Investors and others are cautioned that the foregoing list of factors that may affect future results is not exhaustive and that undue reliance should not be placed on any forward-looking statements. For more information on the risks, uncertainties and assumptions that could cause the Corporation’s actual results to differ from current expectations, please refer to the Corporation’s public filings, available at www.sedar.com and http://groupetva.ca, including in particular the “Risks and Uncertainties” section of the Corporation’s annual Management’s Discussion and Analysis for the year ended December 31, 2017 and the “Risk Factors” section in the Corporation’s 2017 annual information form.
The forward-looking statements in this news release reflect the Corporation’s expectations as of August 2, 2018 and are subject to change after this date. The Corporation expressly disclaims any obligation or intention to update or revise any forward-looking statements, whether as a result of new information, future events or otherwise, unless required to do so by the applicable securities laws.

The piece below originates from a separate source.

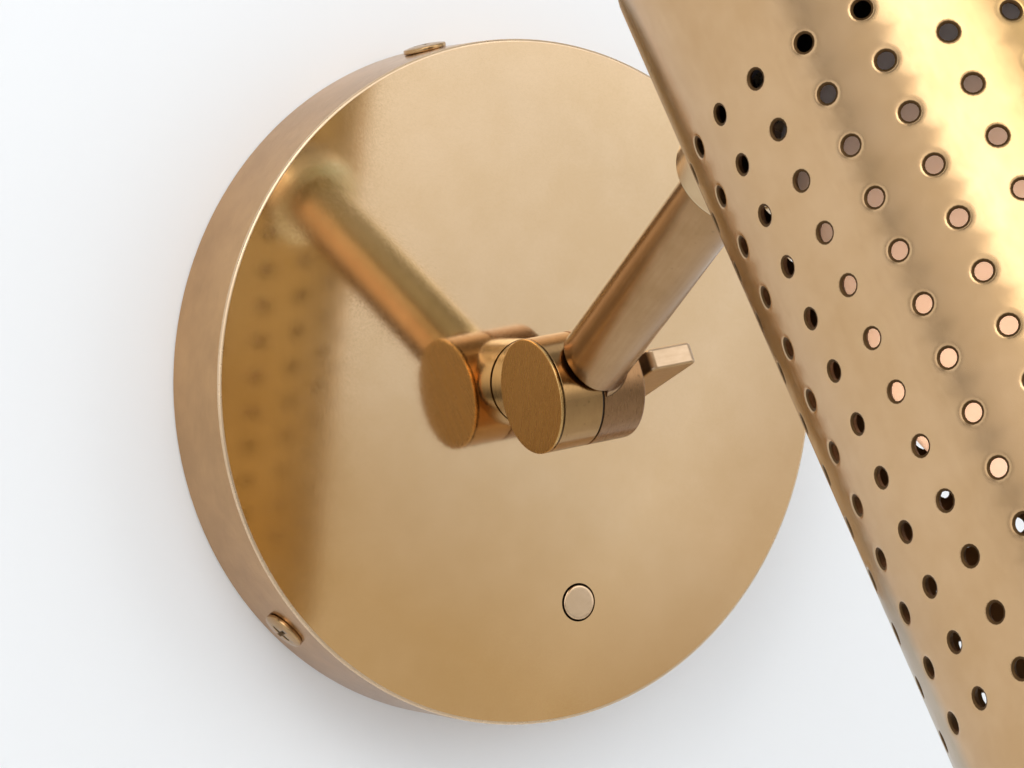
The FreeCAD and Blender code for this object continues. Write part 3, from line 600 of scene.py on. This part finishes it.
def neck_end(x, y):
    """Distance out of the wall where the neck meets or clears the barrel."""
    rise = y + knuckle_drop
    reach = barrel_radius - neck_overlap if x < -split_half else barrel_radius + saddle_gap
    return knuckle_out - math.sqrt(reach ** 2 - rise ** 2)


neck = saddled_tube("neck", neck_radius, neck_bore, lambda x, y: neck_start, neck_end, in_neck)
dressed(neck, neck_brass, "neck")
print("neck is", round(neck.dimensions.y / MM, 1), "mm long")

# %% [markdown]
# The barrel is turned about a line across the neck. Its left half has a thin cap with a fine seam behind it,
# and its right half sits on the arm. Each half is hollowed round the pivot for the wires, which only shows
# in the split. The right half is the one that hands touch, so its brass is browner and more scratched.

# %% Knuckle barrel
barrel_left = 9.0
barrel_right = 9.0
cap_thickness = 0.7
cap_seam = 0.13
cap_spigot_radius = 4.95
cap_spigot = 0.9
screw_bore = 3.05
pocket_inner, pocket_outer, pocket_depth = 4.4, 7.6, 3.7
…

TVA Group Inc., a subsidiary of Quebecor Media Inc., is a communications company engaged in the broadcasting, film and audiovisual production, and magazine publishing industries. TVA Group Inc. is North America’s largest broadcaster of French-language entertainment, information and public affairs programming and one of the largest private-sector producers of French-language content. It is also the largest publisher of French-language magazines and publishes some of the most popular English-language titles in Canada. The Corporation’s Class B shares are listed on the Toronto Stock Exchange under the ticker symbol TVA.B.